The data must be written out once more, precisely as given.

** Begin **

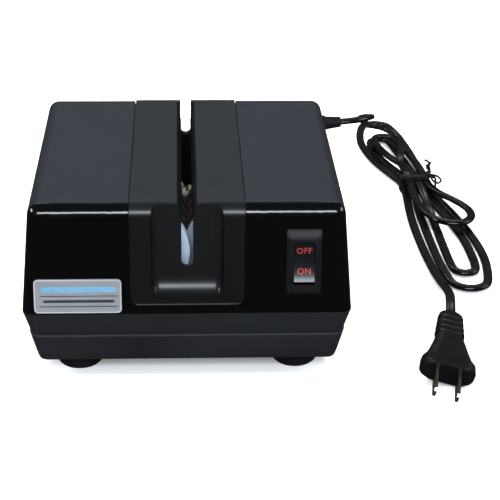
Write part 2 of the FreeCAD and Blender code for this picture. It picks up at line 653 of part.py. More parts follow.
def belt_loop(grow):
    """Outline round both pulleys: two arcs and the two straight runs that touch them."""
    ra = size("driven_radius") + size("belt_gap") + grow
    rb = size("driver_radius") + size("belt_gap") + grow
    line = centre_b - centre_a
    reach_ab = line.Length
    bearing = math.atan2(line.z, line.x)
    spread = math.acos((ra - rb) / reach_ab)

    def at(centre, radius, angle):
        return Vector(centre.x + radius * math.cos(angle), 0, centre.z + radius * math.sin(angle))
    a_up, a_low = at(centre_a, ra, bearing + spread), at(centre_a, ra, bearing - spread)
    b_up, b_low = at(centre_b, rb, bearing + spread), at(centre_b, rb, bearing - spread)
    edges = [Part.makeLine(a_up, b_up),
             Part.Arc(b_up, at(centre_b, rb, bearing), b_low).toShape(),
             Part.makeLine(b_low, a_low),
             Part.Arc(a_low, at(centre_a, ra, bearing + math.pi), a_up).toShape()]
    return Part.Wire(edges)


belt = Part.Face(belt_loop(size("belt_wall"))).cut(Part.Face(belt_loop(0)))
belt = belt.extrude(Vector(0, belt_width, 0))
belt.translate(Vector(0, belt_y, 0))
feature("drive_belt", belt)

# Motor: stator with field coils, brackets, brushes, and the turning armature
stator = Part.makeBox(size("stator_width"), stator_length, size("stator_height"),
                      Vector(motor_x - size("stator_width") / 2, stator_front, motor_foot))
long_edges = [e for e in stator.Edges if e.BoundBox.YLength > 1]
stator = stator.makeFillet(3.0, long_edges)
stator_bore = Part.makeCylinder(size("stator_bore"), stator_length + 2, Vector(motor_x,
                                                                               stator_front - 1, motor_z),
                                Vector(0, 1, 0))
stator = stator.cut(stator_bore)
pole_gap = 5.0
for sz in (-1, 1):
    base_at = motor_z + sz * (size("stator_bore") - 1.0) - (pole_gap if sz < 0 else 0)
    gap = Part.makeBox(22.0, stator_length + 2, pole_gap, Vector(motor_x - 11.0, stator_front - 1, base_at))
    stator = stator.cut(gap)
for x in rails:
    for y in motor_screw_rows:
        hole = Part.makeCylinder(size("screw_radius") + size("hole_gap"), 60, Vector(x, y, motor_foot - 1))
        stator = stator.cut(hole)
feature("motor_stator", stator.removeSplitter())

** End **

▶ **ANSWER TO THE EXERCISE**
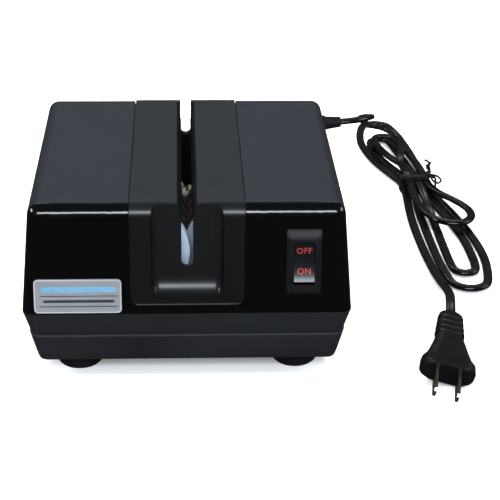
Write part 2 of the FreeCAD and Blender code for this picture. It picks up at line 653 of part.py. More parts follow.
def belt_loop(grow):
    """Outline round both pulleys: two arcs and the two straight runs that touch them."""
    ra = size("driven_radius") + size("belt_gap") + grow
    rb = size("driver_radius") + size("belt_gap") + grow
    line = centre_b - centre_a
    reach_ab = line.Length
    bearing = math.atan2(line.z, line.x)
    spread = math.acos((ra - rb) / reach_ab)

    def at(centre, radius, angle):
        return Vector(centre.x + radius * math.cos(angle), 0, centre.z + radius * math.sin(angle))
    a_up, a_low = at(centre_a, ra, bearing + spread), at(centre_a, ra, bearing - spread)
    b_up, b_low = at(centre_b, rb, bearing + spread), at(centre_b, rb, bearing - spread)
    edges = [Part.makeLine(a_up, b_up),
             Part.Arc(b_up, at(centre_b, rb, bearing), b_low).toShape(),
             Part.makeLine(b_low, a_low),
             Part.Arc(a_low, at(centre_a, ra, bearing + math.pi), a_up).toShape()]
    return Part.Wire(edges)


belt = Part.Face(belt_loop(size("belt_wall"))).cut(Part.Face(belt_loop(0)))
belt = belt.extrude(Vector(0, belt_width, 0))
belt.translate(Vector(0, belt_y, 0))
feature("drive_belt", belt)

# Motor: stator with field coils, brackets, brushes, and the turning armature
stator = Part.makeBox(size("stator_width"), stator_length, size("stator_height"),
                      Vector(motor_x - size("stator_width") / 2, stator_front, motor_foot))
long_edges = [e for e in stator.Edges if e.BoundBox.YLength > 1]
stator = stator.makeFillet(3.0, long_edges)
stator_bore = Part.makeCylinder(size("stator_bore"), stator_length + 2, Vector(motor_x,
                                                                               stator_front - 1, motor_z),
                                Vector(0, 1, 0))
stator = stator.cut(stator_bore)
pole_gap = 5.0
for sz in (-1, 1):
    base_at = motor_z + sz * (size("stator_bore") - 1.0) - (pole_gap if sz < 0 else 0)
    gap = Part.makeBox(22.0, stator_length + 2, pole_gap, Vector(motor_x - 11.0, stator_front - 1, base_at))
    stator = stator.cut(gap)
for x in rails:
    for y in motor_screw_rows:
        hole = Part.makeCylinder(size("screw_radius") + size("hole_gap"), 60, Vector(x, y, motor_foot - 1))
        stator = stator.cut(hole)
feature("motor_stator", stator.removeSplitter())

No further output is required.